One-hot encoding is very inefficient because it is a sparse vector - meaning that most indeces are 0. This just wouldn’t make sense efficiency wise, if for example, there were 10,000 words in the vocabulary. To one-hot encode a word, 99.99% of the indeces would be 0 and just one would have 1 stored in it. In comparison, word embeddings are efficient, dense representations. A dense vector is one where all elements are full. For example, “the cat sat on the mat” could have a dense vector of [5,1,4,3,5,2]. An embedding is a dense vector of floating point values - these values are trainable parameters/ weights learned by the model during training. After the weights are learend, you can encode each word by looking at the dense vector it corresponds to.

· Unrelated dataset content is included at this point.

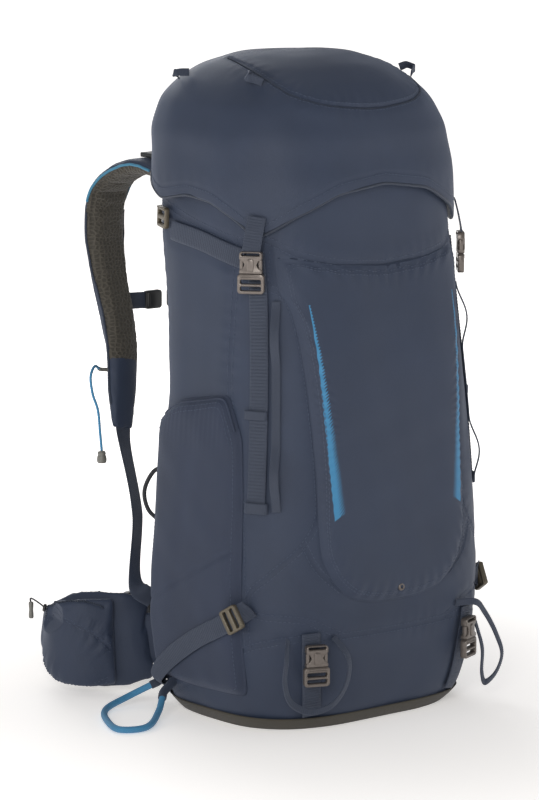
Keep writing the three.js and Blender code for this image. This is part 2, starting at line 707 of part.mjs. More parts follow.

Above are the two plots from the word embedding tensorflow exercise. Training accuracy continued to increase over the course of the epochs, while validation accuracy then decreased. The divergence of the two lines indicates that the model may be overfit. The other plot shows trianing loss is much less than validation loss. This means the network may be overfitting.
The above 4 plots show training/validation accuracy and training/validation loss. The bottom 2 plots are after the addition of 2 more LTSM layers in the RNN. Honestly, I don’t see too much of a difference between the plots. It’s clear from all 4 plots that the model is overfit, from the divergence of the trianing and validation loss curves.